³ The reader is invited to think about the case $\sin (2 \theta)=0$ geometrically. What happens to the axes in this case?

⁴ As usual, there are infinitely many solutions to $\tan (\theta)=\frac{3}{4}$. We choose the acute angle $\theta=\arctan \left(\frac{3}{4}\right)$. The reader is encouraged to think about why there is always at least one acute answer to $\cot (2 \theta)=\frac{A-C}{B}$ and what this means geometrically in terms of what we are trying to accomplish by rotating the axes. The reader is also encouraged to keep a sharp lookout for the angles which satisfy $\tan (\theta)=-\frac{4}{3}$ in our final graph. (Hint: $\left(\frac{3}{4}\right)\left(-\frac{4}{3}\right)=-1$.)

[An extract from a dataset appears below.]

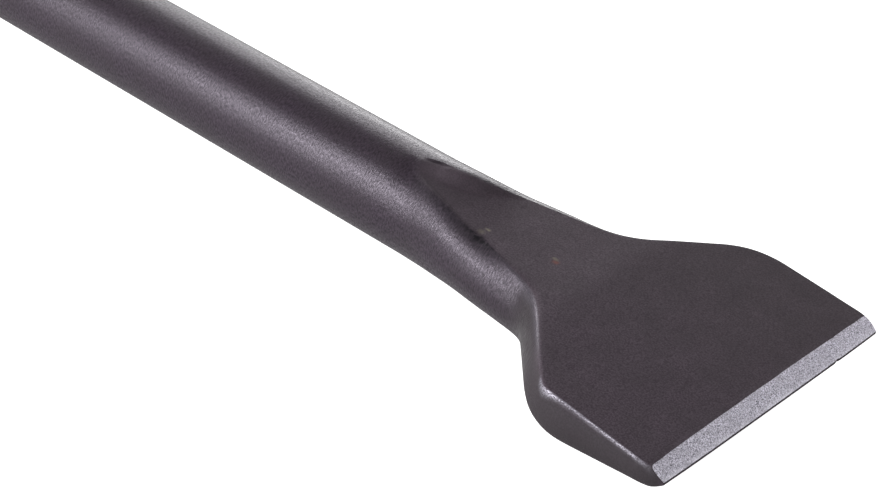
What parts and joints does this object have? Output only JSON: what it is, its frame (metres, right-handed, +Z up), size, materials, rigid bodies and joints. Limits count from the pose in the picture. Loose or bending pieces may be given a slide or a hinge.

⁵ We hope that someday you get to see why this works the way it does.

⁶ Turn $r=e(d+r \cos (\theta))$ into $r=e(d+x)$ and square both sides to get $r^{2}=e^{2}(d+x)^{2}$. Replace $r^2$ with $x^{2}+y^{2}$, expand $(d+x)^{2}$, combine like terms, complete the square on $x$ and clean things up.

⁷ Since, $e > 1$ in this case, $1-e^{2}<0$. Hence, we rewrite $\left(1-e^{2}\right)^{2}=\left(e^{2}-1\right)^{2}$ to help simplify things later on.

⁸ As a quick check, we have from Theorem 11.12 the major axis should have length $\frac{2 e d}{1-e^{2}}=\frac{(2)(4)}{1-(1 / 3)^{2}}=9$.